On July 11, 1979, with Skylab rapidly descending from orbit, engineers fired the station’s booster rockets, sending it into a tumble they hoped would bring it down in the Indian Ocean. They were close. While large chunks did go into the ocean, parts of the space station also littered populated areas of western Australia. Fortunately, no one was injured....

Mocking NASA’s inability to say precisely where Skylab would land, entrepreneurs across the country sold T-shirts emblazoned with large bullseyes. Another enterprising individual took a different tack and sold cans of “Skylab repellent.” Few people felt reassured by NASA’s statement that the risk of human injury from the event was just “one in 152.”

A lot of Skylab pieces showered Australia. Some are collected in a museum there. Here is the biggest piece: an oxygen tank weighing about a ton.

from https://www.space.com/21122-skylab-space-station-remains-museum.html skylab oxygen tank

So: if little Skylab can shower the earth with 1 ton pieces, your huge ship could definitely do the same.

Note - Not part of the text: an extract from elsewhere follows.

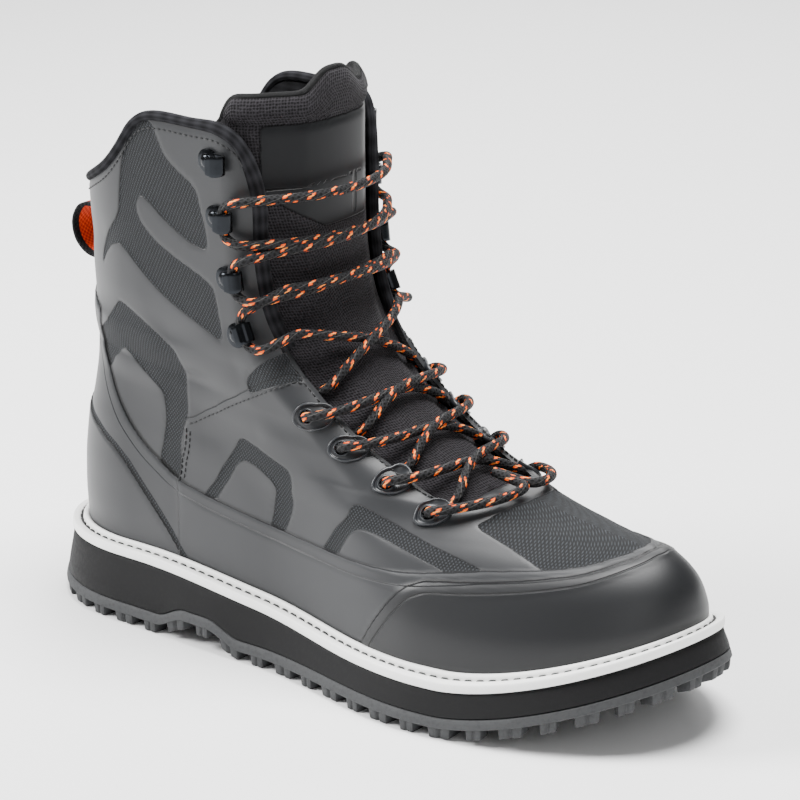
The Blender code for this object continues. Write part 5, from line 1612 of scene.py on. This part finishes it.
@dataclass
class Trim:
    """Collar binding and pull loop."""

    last: Last
    upper: Upper
    finishes: Finishes
    clear: float = 0.0011
    girth: float = 0.018
    tape: float = 0.0016
    tape_width: float = 0.016
    tape_corner: float = 0.0005
    loop_reach: float = 0.019
    loop_span: float = 0.022
    loop_height: float = 0.70
    loop: tuple = (
        (1.0, 0.46), (0.62, 0.5), (0.24, 0.44), (0.04, 0.22), (0.0, -0.02), (0.1, -0.28), (0.36, -0.47),
        (0.7, -0.52), (1.0, -0.48),
    )

    def build(self) -> None:
        """Builds the binding and the loop."""
        self.build_binding()
        self.build_loop()

    def build_binding(self) -> None:
        """Builds the knitted band folded over the collar's edge and down the throat to below the lowest hook."""
        share = np.linspace(0, 1, 140)
        top = self.upper.rim(share)
        down = np.linspace(top[-1], LACING.hooks[0][0] - 0.01, 60)[1:]
        collar, throat = np.stack([share * self.upper.edge(top), top], -1), np.stack([self.upper.edge(down), down], -1)
        line = np.vstack([collar, throat])
        places = np.vstack([line[::-1], np.stack([Side.INNER.turn(line[1:, 0]), line[1:, 1]], -1)])
        middle = self.last.face(places[:, 0], places[:, 1])
        normal = self.last.normal(places[:, 0], places[:, 1])
        away = unit(np.cross(tangents(middle), normal))
        centre = eased_path(middle + away * self.clear * 0.6 - normal * self.last.wall * 0.42, FINE, 6)
        away = read_at(np.linspace(0, 1, len(centre)), np.linspace(0, 1, len(away)), away)
        out = unit(np.cross(away, tangents(centre)))
        angle = np.linspace(0, 2 * math.pi, 21)
        wide = 0.0021 + 0.0012 * smoothstep(0.0, 0.03, np.abs(centre[:, 0] - self.last.back) - 0.085)
        across = np.cos(angle)[None] * wide[:, None] - 0.0003
        rise = np.sin(angle)[None] * (0.0019 + 0.15 * wide[:, None])
        points = centre[:, None] + across[..., None] * away[:, None] + rise[..., None] * out[:, None]
        faces = tube_faces(len(centre), len(angle), doubled=True, flip=True)
        flat = flat_places(run_along(centre)[:, None], (angle / (2 * math.pi) * self.girth)[None])
        mesh_piece(
            "knit_binding", points, faces, self.finishes.binding, flat, instead=("collar_binding",), welded=True
        )

    def build_loop(self) -> None:
        """Builds the woven tape that stands off the heel in a loop, its ends against the back."""
        spots = []
        for a, b in smoothed(self.loop, 80):
            z = self.loop_height * self.last.collar + self.loop_span * b
            back = float(self.last.face(0.0, self.last.level_at(0.0, z))[0])
            spots.append((back - self.loop_reach * (1 - a), 0.0, z))
        path = even_path(np.array(spots), 0.0006)
        out = np.cross((0.0, 1.0, 0.0), tangents(path))
        half, thick, corner = self.tape_width / 2, self.tape / 2, self.tape_corner
        around = []
        for k, (y, z) in enumerate(((-1, -1), (1, -1), (1, 1), (-1, 1))):
            for a in np.linspace(0, math.pi / 2, 4) + (k - 2) * math.pi / 2:
                turn = corner * math.cos(a), corner * math.sin(a)
                around.append((y * (half - corner) + turn[0], z * (thick - corner) + turn[1]))
        around = np.array(around)
        points = path[:, None] + around[None, :, :1] * (0.0, 1.0, 0.0) + around[None, :, 1:] * out[:, None]
        faces = tube_faces(len(path), len(around), doubled=False, flip=True)
        flat = flat_places(run_along(path)[:, None], around[None, :, 0])
        mesh_piece("webbing_loop", points, faces, self.finishes.webbing, flat, instead=("pull_loop",))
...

A caveat as regards destruction: Having a big wad of metal fall on you will mush you, but your falling ship will not wreak dinosaur-killer scale havoc. Pieces falling out of orbit are moving at approximately 270 miles per hour when they hit: that is terminal velocity and will be true regardless of the mass of the falling piece, That is true also for meteorites less than 10 tons which slow down in the atmosphere then fall at terminal velocity.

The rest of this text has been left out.